Conservationists and police, especially in Matabeleland North say the majority of poachers roaming national parks in the province are from neighbouring Zambia. Last Friday, a suspected Zambian poacher was gunned down by Zimbabwe National Parks and Wildlife Management Authority rangers near Matetsi in Hwange. The Zambian was killed after the rangers laid an ambush on a group of suspected poachers leading to a heavy exchange of gun fire.

Earlier in the week, Victoria Falls police had retrieved two bodies of suspected Zambian poachers that were found floating on the Zambezi River after escaping another ambush on February 6. Police said their bodies were still kept at the mortuary.

"We still stuck with their bodies. Their families, eight of them together with police came yesterday but they couldn't identify them because of the body state. They refused to take them and suggested to call more relatives. Everywhere in Zambian newspapers we are insulted for killing their people and throwing them into the river but that is not true." said officer commanding Victoria Falls police Jairos Chiwona.

Meanwhile, one of the suspected members of the syndicate Christopher Malasa Mandaya (35) appeared at the Victoria Falls Magistrates' Court facing charges of illegal possession of firearms and dagga.

He was not asked to plead on the charges before Lindiwe Maphosa and was further remanded in custody to March 1. He was arrested in Jambesi and was found in possession of 25 rounds of ammunition, a gun, two axes and butcher knives and two kilograms of dagga.

Ngoma told Radio VOP that some of the poachers were being used by Chinese nationals to hunt elephants in Zimbabwe for their ivory. He said the increasing number of poachers of Zambian origin being caught on Zimbabwe was becoming a humiliation for the neighbouring country.

“In Zambia we are putting measures to make sure that poaching by our people is controlled but the fact that they are now failing to penetrate (our parks) has forced them to cross over to other countries like Zimbabwe, Angola, Botswana and Namibia to commit the offences,” he said.

“We had gone further with investigations, where we noticed that they are working in collaboration with Chinese nationals who give them a bit of money to poach in neighbouring countries and then they sacrifice their lives because most of them when they cross those borders they are killed.”
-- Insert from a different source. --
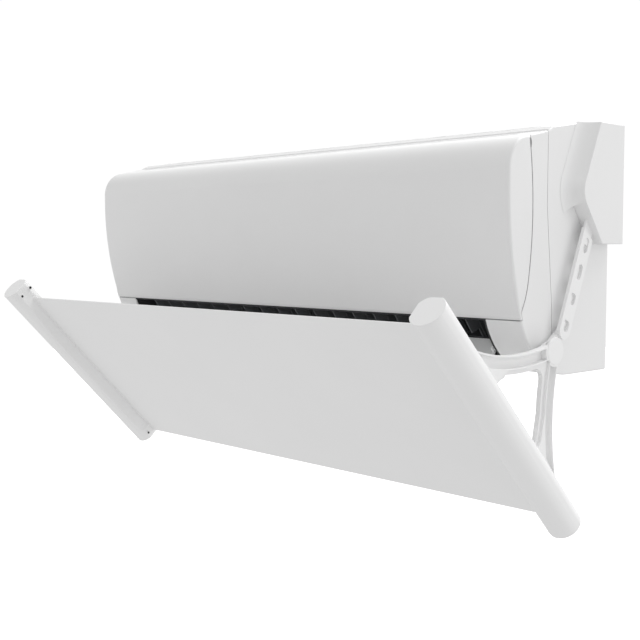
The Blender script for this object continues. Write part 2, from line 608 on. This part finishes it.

Ngoma said to solve poaching cases, drones would be deployed in the SADC region to track the culprits.

“What we intend to do as neighboring countries, is that we must create a security force for KAZA (Kavango Zambezi Transfrontier Conservation Area) and this force must be done hand in hand, I’m talking about security officers in all sides,” he said.

“We must create system, which will make them communicate easily without the poachers themselves or the foreigners who are sending our people to go and poach and that way we will be able to achieve our goals.

“It is very humiliating because everywhere it is now known that Zambians are poaching and they shoot back.

“In Zambia we have introduced drones so that they can be able to spy on our behalf when they spot something they will be able to report and our plan is to have drone dotted all over the region, hence the reason of escaping to Zimbabwe mainly.”

Last year, Zimbabwe lost nearly 100 elephants to poachers, mainly at the Hwange National Park.
Environment minister Oppah Muchinguri-Kashiri said 11 poachers were shot dead by security agents in 2015 alone.